Na wniosek premiera NIK skontrolowała zawieranie umów i kształtowanie się kosztów osobowych w Poczcie Polskiej. Podejrzewa ona dawne władze PP o korupcję lub niefrasobliwość. Jak twierdzi prezes NIK Janusz Wojciechowski wyniki kontroli są bulwersujące.

Cytat

Wyniki kontroli są bulwesujace. To co działo się w Poczcie Polskiej w latach 1995-96 to przykład rażącej niegospodarności
Prezes NIK Janusz Wijciechowski
W latach 95-96 poczta zawierała szereg niekorzystnych dla siebie umów. Dotyczyły one głównie dostaw i modernizacji sprzętu. NIK twierdzi, że Poczta zamawiała zbyt dużo urządzeń, które potem bezużytecznie leżały w magazynach. Na dodatek za zbędny sprzęt sporo przepłacała. Według szacunków Izby, straciła na tym 100 mln złotych. Według rzecznika Centralnego Zarządu Poczty Krzysztofa Bączyka wszystkie zaniedbania są winą poprzedniego zarządu. Mając na uwadze dobro firmy obecne kierownictwo poczty, podjęło działania mające na celu wyciągnięcie konsekwencji w stosunku do osób odpowiedzialnych za zaistniałą sytuację. Wszyscy dyrektorzy jednostek organizacyjnych o których mowa w raporcie NIK przestali być pracownikami Poczty Polskiej.
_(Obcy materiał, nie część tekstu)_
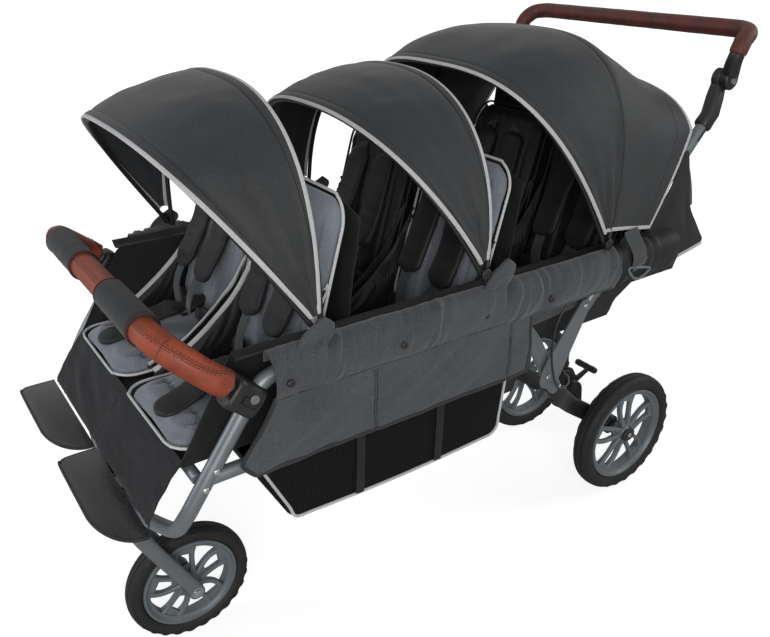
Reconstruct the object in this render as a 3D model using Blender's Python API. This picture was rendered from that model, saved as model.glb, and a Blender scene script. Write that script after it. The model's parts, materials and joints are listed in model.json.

Posłuchaj wypowiedzi rzecznika CZP Krzysztofa Bączyka:

Celem kontroli była ocena zasadności i opłacalności zawieranych przez nią umów na świadczenie usług, dostawę wyposażenia technicznego, najem samochodów i realizacje niektórych inwestycji. Kontrolą objęto okres od 1995 roku do połowy 1999.

Z raportu wynika, że Poczta Polska zawierała z firmami zewnętrznymi umowy leasingu lub dzierżawy w sposób niegospodarny, a w latach 1995-1996 również nielegalnie. "Są istotne podejrzenia, że za tymi błędnymi decyzjami i niegospodarnymi umowami mogą się kryć jakieś związki korupcyjne. Nie twierdzę że są, bo nie znaleźliśmy na to przekonywujących dowodów. Ale są wszelkie podstawy, aby to podejrzewać" - powiedział prezes NIK.

Cytat

Kierownictwo Poczty Polskiej cieszy się, że wreszcie jest raport NIK, gdyż bardzo chcieliśmy doprowadzić do tej kontroli
Krzysztof Bączyk, rzecznik prasowy poczty
Kontrola wykazała, że Poczta zawierała umowy na dostawę sprzętu technicznego, komputerowego czy samochodów z naruszeniem ustawy o zamówieniach publicznych. Według niejasnych kryteriów wybierano dostawcę sprzętu. Wcześniej nie prowadzono natomiast analizy potrzeb. W ten sposób Poczta gromadziła w swoich magazynach sprzęt zupełnie zbyteczny. Poczta najchętniej zawierała umowy leasingowe i dzierżawy. Były one jednak tak skonstruowane, że nie zabezpieczały jej interesów. Na przykład w razie odstąpienia od kontraktu Poczta musiałaby płacić wysokie sankcje.

Nieprawidłowości wystąpiły również przy zawieraniu umowy dzierżawy na dostawę samochodów citroen od firmy "Interpolbis" w Bydgoszczy. "Stwierdzono, że dostawy te podjęte w 1995 r., wynoszące w okresie 1996-1998 około 1000 sztuk samochodów rocznie w całym przedsiębiorstwie, nie zostały poprzedzone

przetargową procedurą wyłonienia dostawcy zamówienia" - czytamy w raporcie.

"Niewątpliwie koncepcje leasingu operacyjnego, wynajmu sprzętu i samochodów, to były decyzje, które zapadały za pełną wiedzą ówczesnych władz, ówczesnego zarządu władz centralnych Poczty Polskiej. Przełożenie tego na odpowiedzialność karną może nastąpić tylko w postępowaniu karnym i mam nadzieję, że to się stanie" - powiedział Wojciechowski.

W latach objętych kontrolą NIK dyrektorem generalnym poczty był Grzegorz Szermanowicz (od 4 listopada 1991 r. do 16 października 1997 r.). Po nim funkcję tę pełnili kolejno Piotr Szarzyński, Zbigniew Niezgoda i Mariusz Wiatrowski. Od lutego tego roku dyrektorem PP jest Jacek Turczyński. Natomiast niekorzystne umowy, które poczta zawarła do października 1997 roku są nadal negocjowane. Według Bączyka dotychczas udało się zmniejszyć straty poczty wynikające z realizowania tych umów z ponad 152 mln zł do 27 mln zł.